DOJ Prosecutors Hit Minnesota Democrats With Subpoenas

Gov. Tim Walz called the development a “partisan distraction.”

Jacob Frey

Jen Golbeck/AP

The Department of Justice issued federal subpoenas for at least five Democratic Minnesota officials on Tuesday, alleging that they interfered with the Trump administration’s aggressive immigration enforcement tactics in the state.

The subpoenas were all served formally at the subjects’ state offices, a list that included Gov. Tim Walz, Minneapolis Mayor Jacob Frey, Saint Paul Mayor Kaohly Her, state Attorney General Keith Ellison and Hennepin County attorney Mary Moriarty, according to multiple reports.

The subpoenas did not cite a specific criminal statute, The New York Times reported, and instead focused on whether Minnesota officials had conspired to impede federal immigration enforcement agents from carrying out deportation orders.

In a statement posted to social media Tuesday afternoon, Walz said “Minnesota will not be drawn into political theater.”

“This Justice Department investigation sparked by calls for accountability in the face of violence, chaos and the killing of Renee Good, does not seek justice. It is a partisan distraction,” he continued. “Minnesota will not be intimidated into silence and neither will I.”

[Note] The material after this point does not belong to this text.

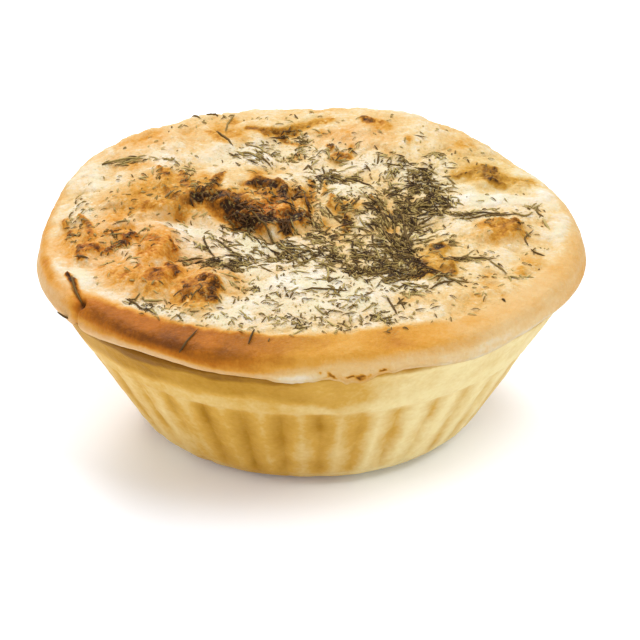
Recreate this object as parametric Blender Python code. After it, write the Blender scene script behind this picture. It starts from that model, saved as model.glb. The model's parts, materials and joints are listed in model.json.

In a statement to NOTUS, Frey’s office did not confirm whether it intends to comply with the subpoena, instead decrying the investigation as an attempt to intimidate Minnesota leaders into backing down.

“When the federal government weaponizes its power to try to intimidate local leaders for doing their jobs, every American should be concerned,” Frey said in a statement. “We shouldn’t have to live in a country where people fear that federal law enforcement will be used to play politics or crack down on local voices they disagree with.

“As Mayor, I’ll continue doing the job I was elected to do: keeping our community safe and standing up for our values,” he added.

Ellison, in a statement posted to X, confirmed his office received the subpoena. The state attorney general said the subpoena asks for “records and documents related to my office’s work with respect to federal immigration enforcement” and did not target him personally.

“Everything about this is highly irregular, especially the fact that this comes shortly after my office sued the Trump Administration to challenge their illegal actions within Minnesota,” Ellison continued. “Donald Trump is coming after the people of Minnesota and I’m standing in his way. I will not be intimidated, and I will not stop working to protect Minnesotans from Trump’s campaign of retaliation and revenge.”

Early last week Ellison announced a lawsuit against the Department of Homeland Security — alongside a similar suit filed by Illinois and Chicago officials — to end the surge of federal immigration agents deployed to Minneapolis and Chicago. On Friday, the district judge assigned to the case temporarily barred federal officers in Minnesota from using chemical irritants against or otherwise retaliating against peaceful protesters.

Friday’s ruling also prohibits federal law enforcement officials from stopping or detaining drivers without “reasonable articulable suspicion that they are forcibly obstructing or interfering” with their work, stating that safely following agents does not constitute reasonable suspicion.

The situation follows the ICE-involved fatal shooting of 37-year-old U.S. citizen Renee Good earlier this month in Minneapolis. Since Good’s death, the city has seen daily protests against aggressive federal immigration enforcement, resulting in DHS deploying additional officers to the state.

Over the weekend, the Justice Department said it was looking into a protest group that interrupted a Sunday church service.

“Everyone in the protest community needs to know that the fullest force of the federal government is going to come down and prevent this from happening and put people away for a long, long time,” Harmeet Dhillon, the DOJ’s assistant attorney general for civil rights, said in a Monday interview with NBC News about the incident.